Psara … pas si vite.. Psara c’est loin, ça souffle et je peine à décider de l’ordre des prochaines étapes. Chios, la grande île au sud-ouest, Psara 30 milles plus à l’ouest, et Inousses 7-8 milles à l’est. Le vent sera nord, certes… Mais il faut d’abord sortir du golfe Géras. Et à force de jouer les pas-pressés j’en sors à 16 heures. Un peu tard pour une traversée de 35 milles avec assez peu de plans-B.
Donc mouillage supplémentaire et sans histoire dans l’anse de Paralia Limonario, seul à l’ancre, et l’occasion de se baigner enfin.
KARDAMILAS :
le lendemain le vent est fort, de plus en plus ouest, et j’arrive de Lesbos à Kardamilas, au nord de CHIOS, sans un ris, avec des rafales à presque 25 noeuds en comptant sur la protection de la côte et un peu de réussite pour ne pas réduire, et ça fonctionne; il y a de la place au port, et le village a l’air comme j’aime: des gens qui te laissent vivre, des enfants qui font la course avec leur vélo ou grimpent sur les statues, peu d’ ‘estrangers’…
Et l’accueil est comme souvent un mélange de politesse, d’indifférence, de gentillesse, et de disponibilité. Je prends le temps d’installer le taud, de faire le plein d’eau avec un jerrycan, il n’y a qu’une borne assez loin, et le gasoil m’est livré le lendemain au bateau par le monsieur d’une station voisine en bidons de 20 litres. En contrepartie de ces faibles commodités la place coûte.. moins de 8 euros la nuit! …
– PSARA :
La dernière (nuit) porte conseil: ce sera Psara. C’est elle que j’ai le plus envie de voir.
Si je choisis la facilité, INOUSSES, une île encore plus petite, mais qui a donné naissance à nombre d’armateurs grecs fameux, pas sûr d’avoir le courage de remonter contre un meltem furieux pour la visiter. On sait comment descendre le meltemi; le remonter est une autre affaire quand il est fort. Quand il est très fort.. on reste chez soi en attendant que ça passe; en mettant un blog à jour, par exemple.
Aujourd’hui il sera faible et plutôt contraire le long de la côte nord de Chios, puis force 5 ou 6 pour traverser de Chios à Psara. J’ai pris 2 ris, et en arrivant ça monte à plus de 25; 26, 28… Avec deux ris on est confortable!
La population de Psarà a été massacrée par les turcs en 1824 en représailles aux nombreuses actions de rébellion contre la domination ottomane. C’est une des premières à s’être soulevée avec Hydra, Spetzes.. Les quelques rescapés ont fondé une colonie à Eretria, sur l’île d’Evvia, celle de mes amis Philippe et Katia qui m’avaient si chaleureusement accueilli chez eux en avril. Katia a des ancêtres psariotes.

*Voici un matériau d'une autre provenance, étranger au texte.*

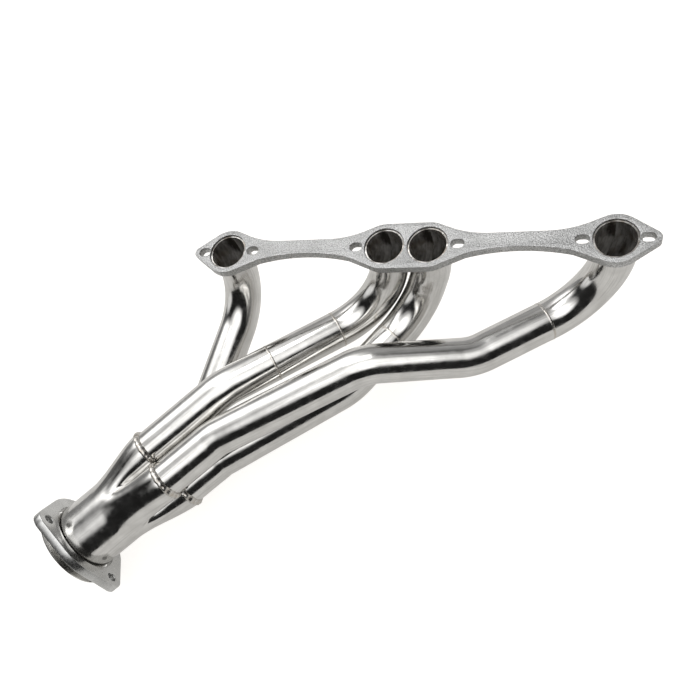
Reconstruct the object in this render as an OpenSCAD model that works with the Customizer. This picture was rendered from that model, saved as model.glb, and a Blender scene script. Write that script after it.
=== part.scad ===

Le vent est fort, le vent est presque toujours fort à Psarà (l’accent est dans l’autre sens, mais allez le dire au clavier de mon Dell!). Et comme il ne va pas baisser de si tôt avec ses rafales à 30 et plus, je gonfle l’annexe pour aller à terre; prudemment: mouillage, rames, écope, moteur, réservoir plein, masque, tuba et … short de bain parce que ça va rincer. Lancer le moteur avant de lâcher les amarres, petite vitesse; en fait on remonte patiemment en longeant la côte, et on arrive à bon port pour explorer les hauteurs, le village, et la taverna où j’ai lu quelque part qu’il y avait des pâtes au homard! je crois bien n’en avoir jamais mangé… Je m’attendais à des tagliatelles avec quelques miettes de crustacés au milieu… que nenni:
(plat familial pour marin solitaire : pâtes au homard, alias Astakos , en grec, et Lobster outre-Manche) …
… faudrait voir à ne pas trop prendre des habitudes! )
(le plaisir de dire à cette dame dans mon grec misérable que je trouve son village
magnifique … et de voir son visage s’illuminer!)
Oui c’est ça qui me manque et que je cherche, une bribe par ci, une bribe par là: un monde rousseauïste où le coeur parle avant la tête; ces moments rares où les gens s’ouvrent sans calcul avant de reprendre leur chemin, sûrement heureux eux aussi d’avoir trouvé cette occasion de partager quelque chose avec cet étranger qu’ils ne reverront plus.
Le soir je m’arrête voir ‘Eleanor’, le voilier de Tobias et Michaela qui hésitaient un peu à mettre leur annexe à l’eau, parler avec eux de l’intérieur de l’île, puis Eric sur ‘Ninive’, qui m’offre une bière et qui lui ne s’intéresse pas tant à la terre qu’à la navigation, au bricolage, et à sa vie sur son bateau … j’en ai connu un autre 🙂 … petits moments précieux avec des gens différents.